Injusto es juzgar a una persona por sus opiniones políticas. Todavía más si opina sin saber. Hace tiempo acuñé, entre bromas y veras, el concepto de tasa Tóibín. Se trata del gravoso peaje, compuesto de chatarra ideológica, que es preceptivo pagar cuando se sigue a ciertos juntaletras. Aunque hay mil ejemplos de buena literatura a la que cabe retirar la hojarasca política, pensaba en este caso en Colm Tóibín y sus despistados juicios sobre el conflicto catalán. ¿A quién no se le han ido las ganas de leer a tal autor o autora después de topar con una entrevista suya?

 

Suele decirse que lo más indigesto de la porfía política es su ingrediente de moralización.
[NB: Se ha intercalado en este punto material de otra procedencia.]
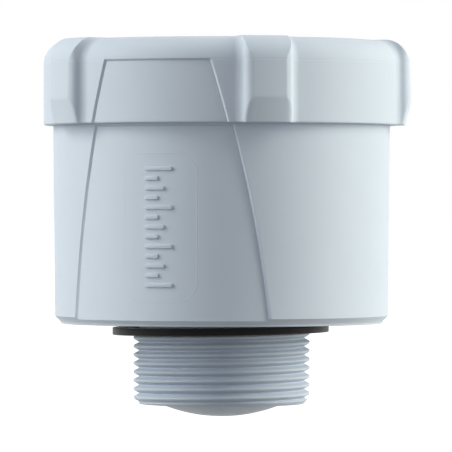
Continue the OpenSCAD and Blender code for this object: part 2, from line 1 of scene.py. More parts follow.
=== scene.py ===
"""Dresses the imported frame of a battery-powered radar level transmitter.

The grey moulded lid and housing, the threaded process fitting and its flat seal are built here as
surfaces over two parameters, and every other piece of the frame gets a finish of its own.

Lengths in the classes are millimetres and become metres when a mesh is made. Angles on round pieces
are counted from the front (-Y) towards +X, in radians unless a name ends in _deg.
"""

from __future__ import annotations

import logging
import math
from dataclasses import dataclass, field
from enum import Enum
from typing import Sequence

import bmesh
import bpy
import numpy as np
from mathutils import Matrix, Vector
from numpy.typing import NDArray

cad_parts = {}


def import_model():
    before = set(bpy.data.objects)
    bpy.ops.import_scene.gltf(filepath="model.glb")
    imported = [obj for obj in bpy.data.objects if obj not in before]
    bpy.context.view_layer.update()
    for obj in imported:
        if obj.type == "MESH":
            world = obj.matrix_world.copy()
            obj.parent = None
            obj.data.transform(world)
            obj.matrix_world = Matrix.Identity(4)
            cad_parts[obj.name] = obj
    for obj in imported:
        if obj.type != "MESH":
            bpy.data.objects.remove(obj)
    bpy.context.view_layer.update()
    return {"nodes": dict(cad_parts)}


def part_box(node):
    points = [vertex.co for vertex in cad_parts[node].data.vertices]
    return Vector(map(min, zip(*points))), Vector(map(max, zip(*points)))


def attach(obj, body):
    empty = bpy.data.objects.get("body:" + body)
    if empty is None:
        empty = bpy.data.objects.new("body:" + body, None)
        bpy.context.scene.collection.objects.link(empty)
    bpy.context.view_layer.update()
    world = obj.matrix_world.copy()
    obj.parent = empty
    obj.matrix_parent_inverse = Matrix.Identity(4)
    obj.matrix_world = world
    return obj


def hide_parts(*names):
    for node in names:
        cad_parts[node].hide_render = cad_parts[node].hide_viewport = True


Array = NDArray[np.float64]
Colour = tuple[float, float, float]
Socket = bpy.types.NodeSocket

MM = 0.001
TURN = 2.0 * math.pi
SHARP_DEG = 30.0
WHITE = (1.0, 1.0, 1.0, 1.0)

# How far a ridge or a post starts inside the wall that it stands on.
SUNK = 0.3
# The gap between the housing's shoulder and the lid's step, and the neck's first ridge above that step.
LID_PLAY = 0.8
RIDGE_RISE = 3.0

log = logging.getLogger("level_transmitter")


# ---------------------------------------------------------------- surfaces


def turned(radius: Array, height: Array, angle: Array) -> Array:
    """Points at a radius, a height and an angle from the front: (r sin a, -r cos a, z).

    Args:
        radius: radii in millimetres.
        height: heights in millimetres.
        angle: angles from the front in radians.

    Returns:
        The points, with the three coordinates on the last axis.
    """
    radius, height, angle = np.broadcast_arrays(radius, height, angle)
    return np.stack([radius * np.sin(angle), -radius * np.cos(angle), height], axis=-1)


def arc(centre: tuple[float, float], radius: float, start_deg: float, end_deg: float, steps: int) -> Array:
    """Profile points of an arc: the centre plus the radius times (cos t, sin t), with t running evenly.

    Args:
        centre: the arc's centre as radius and height.
        radius: the arc's own radius.
        start_deg: first angle in the profile's plane.
        end_deg: last angle in the profile's plane.
        steps: how many pieces the arc is cut into.

    Returns:
        An array of steps + 1 rows of radius and height.
    """
    t = np.radians(np.linspace(start_deg, end_deg, steps + 1))
    return np.stack([centre[0] + radius * np.cos(t), centre[1] + radius * np.sin(t)], axis=-1)


def spread(knots: Array, counts: Sequence[int]) -> Array:
    """Fills the spans between knots evenly: (1 - t) times one knot plus t times the next.

    Args:
        knots: values at the knots, on the last axis.
        counts: how many columns each span is cut into.

    Returns:
        The columns' values, without the last knot, because a round grid meets its start there.
    """
    span = np.repeat(np.arange(len(counts)), counts)
    t = np.concatenate([np.arange(n) / n for n in counts])
    return knots[..., span] * (1.0 - t) + knots[..., span + 1] * t


def in_mm(box: Sequence[Sequence[float]]) -> tuple[Array, Array]:
    """The lowest and the highest corner of one of the frame's boxes, in millimetres."""
    low, high = (np.array(corner) / MM for corner in box)
    return low, high


def on_axis(height: float) -> Array:
    """The point of the unit's axis at a height."""
    return np.array([0.0, 0.0, height])


def chain(stops: Sequence[float], steps: Sequence[int]) -> Array:
    """Evenly filled spans from stop to stop, end to end and with the last stop.

    Args:
        stops: values at the spans' ends.
        steps: how many pieces each span is cut into.

    Returns:
        One value more than there are pieces.
    """
    spans = [np.linspace(a, b, n + 1)[:-1] for a, b, n in zip(stops, stops[1:], steps)]
    return np.concatenate([*spans, [stops[-1]]])


def even_angles(count: int) -> Array:
    """Angles of evenly spread columns: a whole turn without its end."""
    return np.arange(count) * (TURN / count)


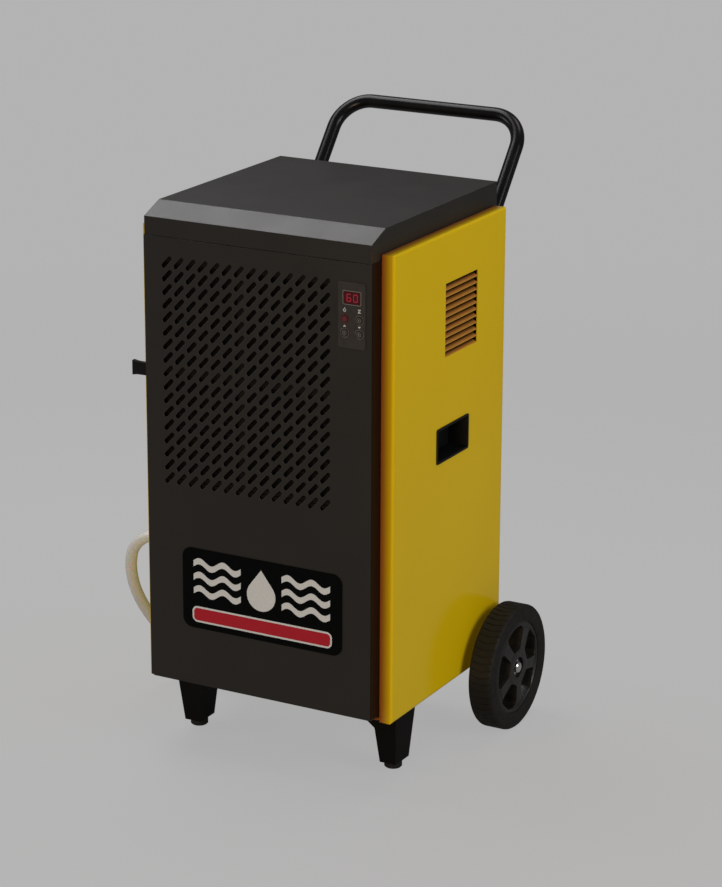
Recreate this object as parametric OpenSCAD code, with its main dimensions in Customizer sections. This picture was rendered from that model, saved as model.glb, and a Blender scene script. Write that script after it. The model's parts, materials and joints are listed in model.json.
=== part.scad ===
// Portable site dehumidifier: a sheet steel cabinet on two wheels and two front legs.
// X runs across the front, Y runs from the front panel to the back, Z is up from the floor.
// The origin is on the floor, under the middle of the machine without its drain hose.

/* [Cabinet] */
// Width of the front panel
cabinet_w = 390; // [384:1:400]
// Depth from the front panel to the rear panel
cabinet_d = 404; // [400:1:416]
// Height of the front panel's bottom edge above the floor
panel_bottom = 123; // [121:1:126]
// Height of the front panel's top edge, where the lid starts
panel_top = 829; // [826:1:840]
// Thickness of the cabinet's sheet steel
sheet = 1.5; // [1.2:0.1:1.8]

/* [Lid] */
// Height of the lid's top above the floor
lid_top = 874; // [868:1:890]
// Width of the lid
lid_w = 387; // [382:1:389]
// How far the sloping front edge runs back
lid_slope_run = 42; // [30:1:60]
// How far the sloping front edge drops
lid_slope_drop = 17; // [12:1:24]

/* [Side covers] */
// How far a side cover stands out from the cabinet's side
cover_stand = 20.7; // [18:0.1:22]
// Distance from the front panel to the cover's front edge
cover_front = 28; // [26:1:34]
// Distance from the front panel to the cover's back edge
cover_back = 395; // [380:1:398]
// Height of the cover's bottom edge
cover_bottom = 110; // [109:1:112]
// Height of the cover's top edge
cover_top = 838; // [832:1:842]

/* [Intake grille] */
// Number of slots in a row
slot_columns = 14; // [10:1:14]
// Number of rows of slots
slot_rows = 17; // [12:1:17]
// Length of a slot
slot_length = 23; // [18:1:24]
// Width of a slot
slot_width = 7; // [5:0.5:8]
// Slope of the slots from the horizontal
slot_slope = 47; // [40:1:55]

/* [Wheels] */
// Outside diameter of a tyre
wheel_d = 203; // [198:1:206]
// Width of a wheel
wheel_w = 41; // [38:1:44]
// Distance from the front panel to the axle
axle_back = 354; // [348:1:366]
// Diameter of the axle
axle_d = 15; // [14:1:16]

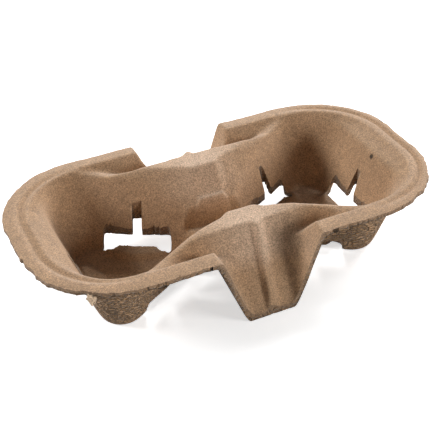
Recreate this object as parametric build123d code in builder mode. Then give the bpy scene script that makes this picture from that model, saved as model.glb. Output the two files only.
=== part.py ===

Pero ¿de qué se trata? Moral viene de mor, moris, que es costumbre. La acción humana se da en forma de costumbre, porque no existe la acción aislada, inaudita, irreductible. Si matas perros, no querrás que te llamemos amante de los animales. Se nos juzga por nuestros actos. No se puede moralizar lo que es moral.

 

Cosa bien distinta es el señalamiento público, o el ulterior juicio sumarísimo. Lo que pasa es que una cosa suele llevar a la otra. Se empieza clavando tesis en Wittenberg y se acaba contratando vigilantes en Ginebra. No cabe la clemencia ante el pecador ni la duda ante la feligresía. Vale quien vence.

 

¿No dice el Evangelio que somos creados para cumplir la ley y no para juzgar al hermano? Pues merced al sacerdocio universal de las redes sociales, para estar entre los elegidos hemos de ratificar constantemente el propio estado de Gracia. A falta de coadjutor, disponemos de una muchedumbre sorda que nos fiscaliza.

 

Si existe un «sistema de crédito social», no es exclusivo de la República Popular China. ¿Quién necesita Black Mirror cuando incita al boicot de un ultramarinos que rotula en castellano o castiga con una estrella en TripAdvisor al figón que le sirvió las croquetas frías?

 

Así que no discutas ni critiques. Es más: hazte el tonto. ¿Qué ganas siendo el lumbreras del grupo? Quienes sobrepujan entre sus pares sólo generan pelusa y resquemores. Como es sabido, el soldado raso no envidia a su general, sino a su cabo. Tampoco es bueno envanecerse ante el jefe. Para ser bienquisto, decía Gracián, hay que vestirse con la piel del bruto.

 

El tonto de Pastrana solía zamparse la bandeja de pasteles que sus superiores le encargaban, pero éstos tendían a disculparlo cuando aquél les interpelaba: «¿Pero no ven que soy bobo, señores?».

 

Disimular viene de dis-similis: divergir respecto de lo semejante. Hay, en efecto, un disimulo primigenio y virtuoso que no consiste en falsear lo que uno es, sino en no traicionarse a uno mismo imitando a la masa, por el miedo al qué dirán. Disimular sería, por tanto, desasimilarse al rebaño.

 

Hoy la gente practica una sinceridad a discreción. Mejor es practicar la discreción a secas, y guardarse la sinceridad donde a uno le quepa. En ocasiones, como reza el celebérrimo dictum de Cioran, toda palabra es una palabra de más.